Je suis, potentiellement, un petit chef d'entreprise. Certes, le groupe Afflelou est imposant aujourd'hui mais j'ai démarré comme eux, peut-être même plus petit. Par ailleurs, ma réussite n'a ni perturbé mon comportement, ni ma philosophie, ni ma doctrine.

Je conçois mon activité, ma relation aux clients et aux fournisseurs de la même façon. Cela donne une notion de proximité. Nous avons aussi beaucoup communiqué autour de ma personne. Et ce de façon décalée. Nous avons un peu déconné dans la pub tout en restant sérieux dans notre métier.

Vous avez aussi gardé votre franc-parler...

Je ne sais pas si je dis ce que je pense, mais je ne dis jamais ce que je ne pense pas ! Je ne suis pas un écrivain, ni un homme politique ou un éditorialiste. J'essaye de rester à ma place. Mais lorsqu'on me demande de m'exprimer sur des sujets que je maîtrise, je le fais. Et je n'embellis jamais les choses.

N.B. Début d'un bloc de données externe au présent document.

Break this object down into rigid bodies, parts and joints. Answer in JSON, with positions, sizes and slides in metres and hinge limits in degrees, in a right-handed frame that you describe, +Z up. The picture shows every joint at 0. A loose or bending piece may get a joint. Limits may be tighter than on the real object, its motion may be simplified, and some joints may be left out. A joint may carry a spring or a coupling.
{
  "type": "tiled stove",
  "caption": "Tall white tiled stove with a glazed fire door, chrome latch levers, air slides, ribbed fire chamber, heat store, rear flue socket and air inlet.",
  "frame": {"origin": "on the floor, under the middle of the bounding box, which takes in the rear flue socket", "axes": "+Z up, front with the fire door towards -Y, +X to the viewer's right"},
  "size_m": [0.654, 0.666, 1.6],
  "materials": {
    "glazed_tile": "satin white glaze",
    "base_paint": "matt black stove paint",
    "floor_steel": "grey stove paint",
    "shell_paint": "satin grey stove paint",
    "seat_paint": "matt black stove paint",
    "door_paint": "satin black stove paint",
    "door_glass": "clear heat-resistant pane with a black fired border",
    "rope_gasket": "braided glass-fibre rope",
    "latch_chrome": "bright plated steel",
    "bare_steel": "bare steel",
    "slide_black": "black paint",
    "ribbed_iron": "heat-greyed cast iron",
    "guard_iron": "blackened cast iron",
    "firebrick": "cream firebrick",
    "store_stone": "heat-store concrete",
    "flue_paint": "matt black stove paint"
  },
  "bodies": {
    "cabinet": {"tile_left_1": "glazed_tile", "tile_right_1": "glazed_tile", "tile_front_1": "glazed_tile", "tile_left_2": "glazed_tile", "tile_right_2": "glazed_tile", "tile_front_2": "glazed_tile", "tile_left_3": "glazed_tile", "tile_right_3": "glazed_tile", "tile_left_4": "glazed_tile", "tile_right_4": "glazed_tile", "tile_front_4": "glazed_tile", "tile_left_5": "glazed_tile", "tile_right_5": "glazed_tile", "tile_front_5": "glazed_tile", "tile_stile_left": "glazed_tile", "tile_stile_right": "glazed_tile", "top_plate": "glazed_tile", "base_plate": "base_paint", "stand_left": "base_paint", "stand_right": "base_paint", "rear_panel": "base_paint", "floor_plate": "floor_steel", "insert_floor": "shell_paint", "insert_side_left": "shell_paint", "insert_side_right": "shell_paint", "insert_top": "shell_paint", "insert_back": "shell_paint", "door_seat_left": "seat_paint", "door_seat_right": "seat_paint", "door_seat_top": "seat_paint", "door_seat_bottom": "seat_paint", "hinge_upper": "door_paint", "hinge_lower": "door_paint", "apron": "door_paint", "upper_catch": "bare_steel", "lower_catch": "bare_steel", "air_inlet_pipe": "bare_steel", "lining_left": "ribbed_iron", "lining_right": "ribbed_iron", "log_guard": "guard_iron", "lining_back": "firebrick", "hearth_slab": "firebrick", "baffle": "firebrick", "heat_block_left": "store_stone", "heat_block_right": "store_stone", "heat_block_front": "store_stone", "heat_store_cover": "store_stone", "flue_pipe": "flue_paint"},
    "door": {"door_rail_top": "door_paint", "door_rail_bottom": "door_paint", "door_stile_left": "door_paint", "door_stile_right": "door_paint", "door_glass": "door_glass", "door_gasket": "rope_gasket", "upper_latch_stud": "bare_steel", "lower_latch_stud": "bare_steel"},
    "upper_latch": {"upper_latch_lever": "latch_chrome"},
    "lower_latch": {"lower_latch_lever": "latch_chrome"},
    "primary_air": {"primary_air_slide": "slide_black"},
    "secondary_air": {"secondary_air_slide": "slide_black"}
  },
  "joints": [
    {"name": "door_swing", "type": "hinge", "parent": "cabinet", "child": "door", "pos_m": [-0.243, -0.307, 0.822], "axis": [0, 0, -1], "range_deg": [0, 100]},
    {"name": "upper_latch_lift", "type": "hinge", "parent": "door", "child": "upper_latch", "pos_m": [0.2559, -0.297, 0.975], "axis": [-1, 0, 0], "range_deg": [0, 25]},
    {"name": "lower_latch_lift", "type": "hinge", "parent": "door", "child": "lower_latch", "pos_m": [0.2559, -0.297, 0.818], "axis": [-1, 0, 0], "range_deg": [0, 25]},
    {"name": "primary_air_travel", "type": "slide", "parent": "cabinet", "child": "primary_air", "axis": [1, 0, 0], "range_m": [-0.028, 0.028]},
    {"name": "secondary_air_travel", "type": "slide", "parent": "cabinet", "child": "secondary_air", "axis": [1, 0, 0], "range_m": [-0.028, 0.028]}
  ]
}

Quel est le secret de votre réussite entrepreneuriale ?

Il n'y a pas de règles. Pour moi, l'une des raisons de ma réussite, c'est que je fais un métier qui me passionne, pour lequel je suis diplômé. Par ailleurs, je pratique ma profession avec beaucoup d'amour. Quand on adore ce que l'on fait, par la force des choses, on le fait bien, c'est-à-dire avec conviction. Je ne suis jamais sorti de ma trajectoire. Je suis opticien et audioprothésiste et c'est dans ce secteur que j'ai développé mon activité. À mes yeux, il n'y a pas de règles pour réussir, outre le travail.

Vous êtes aussi capable de garder un cap contre vents et marées. Je pense au lancement de Tchin Tchin, qui n'a pas été bien perçu à l'époque...

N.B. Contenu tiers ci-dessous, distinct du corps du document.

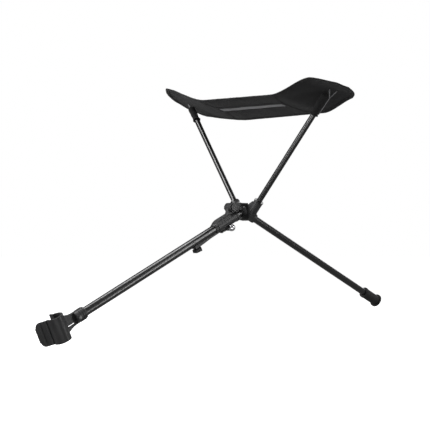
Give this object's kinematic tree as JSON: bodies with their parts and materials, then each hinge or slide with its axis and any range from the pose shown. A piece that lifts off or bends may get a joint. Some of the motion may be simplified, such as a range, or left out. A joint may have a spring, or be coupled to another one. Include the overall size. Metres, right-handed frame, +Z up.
{
  "type": "clip-on leg rest",
  "caption": "Folding leg rest: a narrow fabric sling on two angled poles, with a front leg and a long leg that clips to a chair tube.",
  "frame": {"origin": "centre of the clamp, on the axis of the chair tube that it grips", "axes": "+Z up, +X from the chair towards the foot, +Y across, to the side where the clamp's mouth opens"},
  "size_m": [0.9738, 0.52, 0.545],
  "materials": {
    "moulded_black": "fine moulded grain, black, satin",
    "liner_rubber": "black soft liner",
    "tube_paint": "dark grey powder coat, semi-gloss",
    "bush_plastic": "black low-friction plastic",
    "knob_plastic": "black moulded knob",
    "bright_nut": "bright plated",
    "zinc_steel": "zinc plated",
    "black_steel": "black oxide",
    "foot_rubber": "black rubber, fine matt",
    "core_aluminium": "plain aluminium",
    "canvas": "black woven polyester canvas",
    "mesh_cloth": "open grey mesh",
    "pocket_cloth": "black doubled canvas",
    "batten_plastic": "dark flat batten",
    "tape": "woven tape"
  },
  "bodies": {
    "clamp": {"clamp_body": "moulded_black", "clamp_liner": "liner_rubber", "socket_rivet": "black_steel", "long_tube": "tube_paint", "long_tube_plug": "moulded_black"},
    "head": {"head_sleeve": "moulded_black", "sleeve_bush": "bush_plastic", "clamp_stud": "zinc_steel", "dome_nut": "bright_nut", "stud_washers": "zinc_steel", "pivot_bolt": "black_steel", "pivot_nut": "black_steel", "friction_washers": "zinc_steel"},
    "star_knob": {"star_knob": "knob_plastic"},
    "lock_knob": {"lock_knob": "knob_plastic", "lock_stud": "zinc_steel"},
    "hub": {"hub_body": "moulded_black", "left_socket_ring": "tube_paint", "right_socket_ring": "tube_paint", "left_pole": "tube_paint", "right_pole": "tube_paint", "left_pole_tip": "bush_plastic", "right_pole_tip": "bush_plastic", "front_tube": "tube_paint", "front_tube_pin": "black_steel", "front_foot": "foot_rubber", "foot_core": "core_aluminium", "seat_rear_band": "canvas", "seat_front_band": "canvas", "seat_mesh": "mesh_cloth", "left_wing": "canvas", "right_wing": "canvas", "left_pocket": "pocket_cloth", "right_pocket": "pocket_cloth", "left_batten": "batten_plastic", "right_batten": "batten_plastic", "hem_tab": "tape"}
  },
  "joints": [
    {"name": "head_slide", "type": "slide", "parent": "clamp", "child": "head", "axis": [0.9026, 0, 0.4305], "range_m": [0, 0.045]},
    {"name": "hub_fold", "type": "hinge", "parent": "head", "child": "hub", "pos_m": [0.45545, 0, 0.24139], "axis": [0, 1, 0], "range_deg": [-100, 0]},
    {"name": "star_knob_spin", "type": "hinge", "parent": "head", "child": "star_knob", "pos_m": [0.44722, 0.014, 0.19825], "axis": [0, 1, 0], "continuous": true},
    {"name": "lock_knob_spin", "type": "hinge", "parent": "head", "child": "lock_knob", "pos_m": [0.36062, 0, 0.14985], "axis": [-0.4305, 0, 0.9026], "continuous": true}
  ]
}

J'espérais être critiqué à ce moment-là. La raison ? Tant que j'étais décrié, je n'étais pas copié. Je savais que cela ne durerait pas et que, tôt ou tard, la profession ferait comme moi. Il fallait donc marquer les esprits rapidement. Avec le recul, je ne dirais pas que je ne me suis pas trompé, mais j'ai eu raison.

Si mes concurrents m'avaient laissé seul dans mon coin, les consommateurs se seraient peut-être posé des questions. Pourquoi est-il le seul à proposer une offre aussi avantageuse ? Ce doit être truqué... Mais quand j'ai été copié, cela a mis en valeur mon offre. Même aujourd'hui, les Français qui vont chez d'autres opticiens demandent s'ils font Tchin Tchin.

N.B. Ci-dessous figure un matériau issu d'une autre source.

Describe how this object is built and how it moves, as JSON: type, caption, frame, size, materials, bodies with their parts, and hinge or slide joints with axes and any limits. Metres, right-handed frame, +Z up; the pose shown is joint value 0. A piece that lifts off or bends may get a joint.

Le conseil vidéo d'Alain Afflelou aux entrepreneurs

Tout le monde se souvient de votre communication "On est fou d'Afflelou". Vous incarnez fortement votre entreprise, n'est-ce pas un risque ?

C'est une question qu'on peut se poser. Mais il y a eu d'autres chefs d'entreprise qui ont été à l'origine de concepts forts, qui ont disparu et dont l'entreprise est toujours là, plus forte. Je pense à Dior, Renault, Michelin, etc. L'incarnation n'est pas un risque pour une entreprise.

C'était une volonté de vous mettre en avant ?

Je n'ai jamais voulu que la société repose sur mes épaules. Cela a été un concours de circonstances. Le plus important, c'était que les clients aillent chez un opticien, pas dans un magasin. Par exemple, il est possible de dire je vais chez Alain Afflelou, mais c'est plus difficile de dire je vais chez Kriss, car il n'y a pas de M. Kriss ou de M. Atol.

Encore aujourd'hui, certains franchisés reçoivent des chèques au nom de monsieur Alain Afflelou. C'est dommage, d'ailleurs, qu'ils ne me les apportent pas directement (rires) !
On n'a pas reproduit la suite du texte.